On 8/22/21 7:03 PM, Fabio M. De Francesco wrote:
On Sunday, August 22, 2021 3:31:31 PM CEST Pavel Skripkin wrote:
On 8/22/21 4:21 PM, Fabio M. De Francesco wrote:
> On Sunday, August 22, 2021 2:39:34 PM CEST Greg KH wrote:
>> On Sun, Aug 22, 2021 at 03:10:56PM +0300, Pavel Skripkin wrote:
>> > On 8/22/21 1:59 PM, Fabio M. De Francesco wrote:
>> > > On Sunday, August 22, 2021 12:09:29 PM CEST Pavel Skripkin wrote:
> [...]
>> > > So, it's up to the callers to test if (!_rtw_read*()) and then act
>> > > accordingly. If they get 0 they should know how to handle the errors.
>> >
>> > Yes, but _rtw_read*() == 0 indicates 2 states:
>> > 1. Error on transfer side
>> > 2. Actual register value is 0
>>
>> That's not a good design, it should be fixed.
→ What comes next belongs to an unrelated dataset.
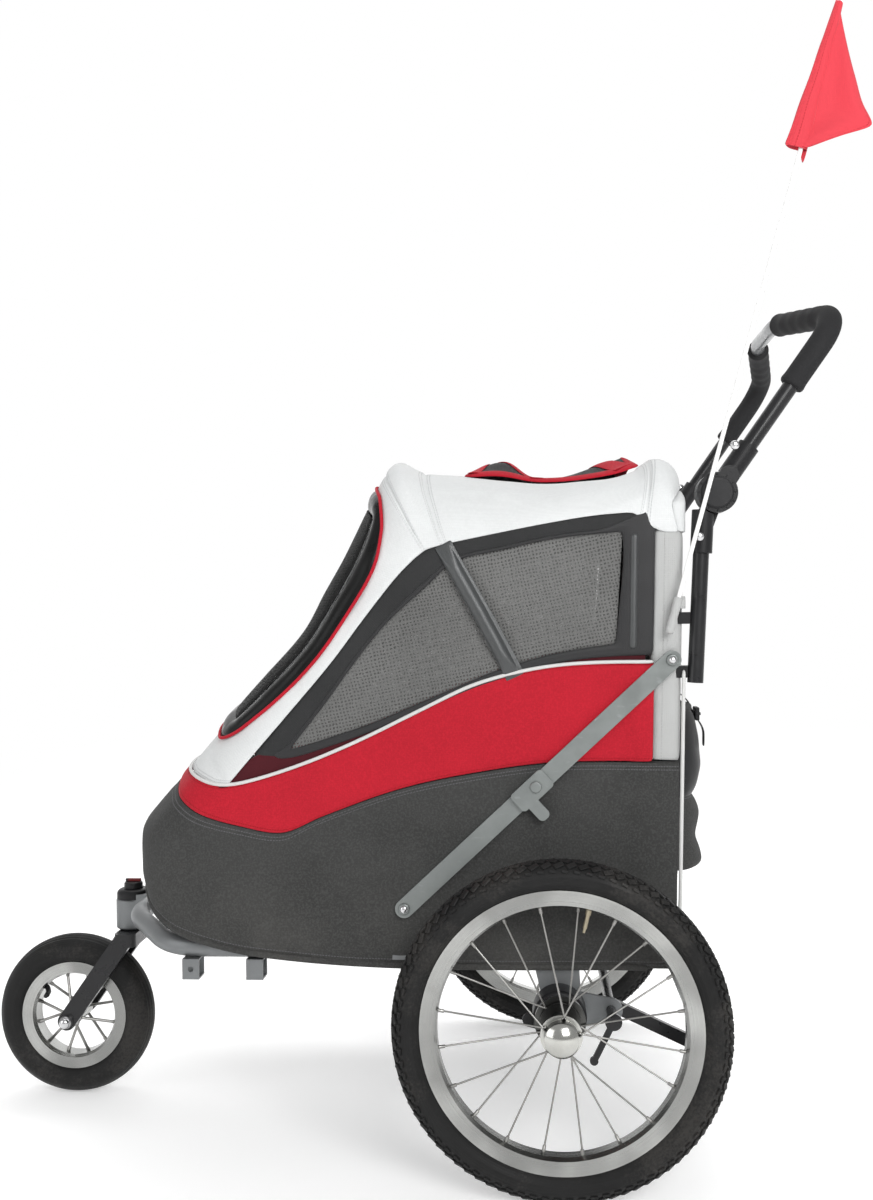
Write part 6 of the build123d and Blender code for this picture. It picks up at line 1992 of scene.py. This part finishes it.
def camera_beside(scene, studio):
    """The camera stands level with the cloth, to the left of the stroller."""
    lens = bpy.data.cameras.new("camera")
    lens.lens = studio.lens
    camera = in_scene("camera", lens)
    right = Vector((0.99723988, 0.07282729, -0.01444996))
    up = Vector((0.01512796, -0.00876668, 0.99984713))
    back = Vector((0.07268948, -0.99730604, -0.00984421))
    turn = Matrix((right, up, back)).transposed().to_4x4()
    camera.matrix_world = Matrix.Translation((0.1714, -1.69903, 0.67545)) @ turn
    scene.camera = camera


class STROLLER_OT_studio(Operator):
    """Pale floor that curves up behind, soft lights and the camera"""
    bl_idname = "stroller.studio"
    bl_label = "Studio"

    def execute(self, context):
        studio = context.scene.stroller_studio
        context.scene.view_settings.view_transform = "Standard"
        studio_floor(studio)
        surround(context.scene, studio)
        lamps(studio)
        camera_beside(context.scene, studio)
        return {"FINISHED"}


# ---------------------------------------------------------------- panel and running
STEPS = [STROLLER_OT_studio, STROLLER_OT_frame_finishes, STROLLER_OT_tyres, STROLLER_OT_spokes,
         STROLLER_OT_fittings, STROLLER_OT_tub, STROLLER_OT_canopy, STROLLER_OT_side_windows,
         STROLLER_OT_front_window, STROLLER_OT_roof_hatch, STROLLER_OT_rear_door, STROLLER_OT_sleeves,
         STROLLER_OT_flag, STROLLER_OT_mat, STROLLER_OT_grips]


class STROLLER_PT_panel(Panel):
    """The stroller's steps and sizes, in the 3D view's sidebar"""
    bl_idname = "STROLLER_PT_panel"
    bl_label = "Pet stroller"
    bl_space_type = "VIEW_3D"
    bl_region_type = "UI"
    bl_category = "Stroller"

    def draw(self, context):
        column = self.layout.column(align=True)
        for step in STEPS:
            column.operator(step.bl_idname)
        for name, group in GROUPS.items():
            box = self.layout.box()
            for key in group.__annotations__:
                box.prop(getattr(context.scene, name), key)


def register():
    for group in GROUPS.values():
        bpy.utils.register_class(group)
    for step in STEPS + [STROLLER_PT_panel]:
        bpy.utils.register_class(step)
    for name, group in GROUPS.items():
        setattr(bpy.types.Scene, name, PointerProperty(type=group))


def unregister():
    for name in GROUPS:
        delattr(bpy.types.Scene, name)
    for step in [STROLLER_PT_panel] + STEPS[::-1]:
        bpy.utils.unregister_class(step)
    for group in reversed(list(GROUPS.values())):
        bpy.utils.unregister_class(group)


def main():
    register()
    for step in STEPS:
        family, action = step.bl_idname.split(".")
        getattr(getattr(bpy.ops, family), action)()


if __name__ == "__main__":
    main()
Note there is the new
>> usb_control_msg_recv() function which should probably be used instead
>> here, to prevent this problem from happening.
>
> I think that no functions should return 0 for signaling FAILURE. If I'm not
> wrong, the kernel quite always prefers to return 0 on SUCCESS and <0 on
> FAILURE. Why don't you just fix this?
>
That's what I've done in v2. All rtw_read* family will have following
prototype in v2:
int __must_check _rtw_read8(struct adapter *adapter, u32 addr, u8 *data);
(*)
Was it your idea, or you were talking about different approach?
With regards,
Pavel Skripkin
Pavel,
Yes, it is correct.
However, after that I had time to look at the calls chain and understand what
each function does and then I saw that my initial proposal should be made
along with another one...
The calls chain is:
(1) _rtw_read8() <--- (returns the data read from next function in chain)
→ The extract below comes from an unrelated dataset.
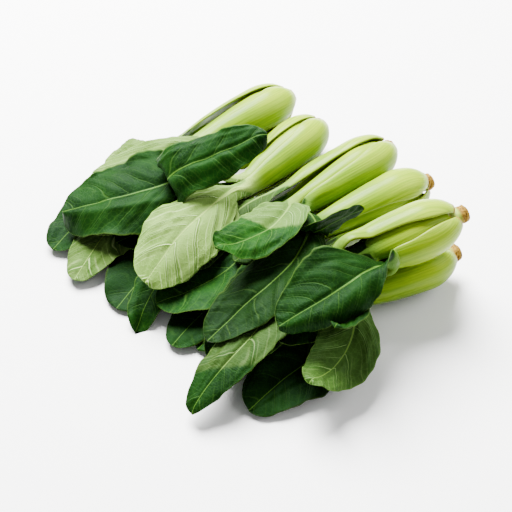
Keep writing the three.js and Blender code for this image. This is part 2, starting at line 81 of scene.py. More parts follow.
# How pale a leaf is below, from 0 as its upper face to 1, how bright the leaf is, and how far the two
# halves of its blade billow up.
USUAL_LOOK = (0.03, 0.7, 0.3)
LOOKS = {
    "a": {
        1: (0.95, 1.0, 0.5),
        2: (0.9, 1.0, 0.5),
        4: (0.6, 0.9, 0.3),
        5: (0.02, 0.7, 0.8),
        6: (0.6, 1.0, 1.2),
    },
    "b": {
        1: (1.0, 1.3, 3.4),
        2: (0.0, 0.8, 3.6),
        3: (0.0, 0.5, 1.2),
        4: (0.7, 0.95, 2.6),
        5: (0.1, 0.8, 0.3),
        6: (0.85, 1.0, 0.5),
        8: (0.1, 1.0, 0.4),
    },
    "c": {
        1: (0.05, 0.8, 0.8),
        2: (0.3, 0.8, 0.3),
        4: (0.42, 1.5, 3.4),
        5: (0.02, 1.2, 0.8),
        6: (0.02, 0.7, 0.3),
    },
    "d": {
        1: (0.03, 0.5, 2.0),
        3: (0.1, 0.9, 0.3),
        4: (0.28, 0.75, 2.0),
        5: (0.1, 0.7, 0.3),
        6: (0.02, 0.7, 0.3),
    },
    "e": {
        1: (0.0, 0.7, 3.4),
        3: (0.1, 0.9, 0.3),
        6: (0.2, 1.3, 1.6),
        7: (0.1, 0.8, 0.5),
    },
    "f": {
        1: (0.1, 0.9, 0.3),
        3: (0.0, 0.5, 1.2),
    },
}
# Leaves whose tip shows the dark upper face, with the share of the blade where it begins.
DARK_TIPS = {
    "head_b_leaf_4": 0.56,
    "head_c_leaf_4": 0.55,
    "head_d_leaf_4": 0.8,
}
NO_DARK_TIP = 2.0
TIP_BLUR = 0.02
# Leaves with one half that hangs: its side, and about how far its margin comes down.
HANGING = {
    "head_b_leaf_1": (1, 4),
    "head_b_leaf_2": (-1, 9),
    "head_b_leaf_4": (1, 7),
    "head_e_leaf_1": (-1, 4),
}
NOT_HANGING = (1, 0)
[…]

(no errors returned, see possible fix in next function)
(2) usb_read8() <--- (returns the data read from next function in chain)
(_data_may_be_unitialised_, no errors returned)
(possible fix: from "u8 data"; to "char data = -1;")
Anyway char will be cast to u8 and -1 will become 0xff. 0xff is still
valid register value, I guess.
(3) usbctrl_vendorreq() <---- (returns data read from next function in chain)
(data is always a valid pointer saved to third argument)
(if it fails, the third argument is unchanged because it
still has the address of the "data" argument given by the caller) > (4) usb_control_msg() <---- (it always returns how
many bytes read or valid error codes)
(it _never_ returns 0: either positive or negative values)
I have not yet looked at the usb_control_msg_recv() which Greg talked about.
To summarize: in function (2) "u8 data" should become "char data = -1;".
So, anyway caller _should_ somehow receive an error from
usb_control_msg(). We can just change rtw_read{8,16,32} return values
from u{8,16,32} to int32, but anyway it will require all changes, that
I've done in this series, but in slightly different form. I.e temp int32
variable + error checking + casting int to u{8,16,32}.
Doesn't it make sense to just switch to more standard prototype (*)? All
other drivers use this prototype for their private reading functions.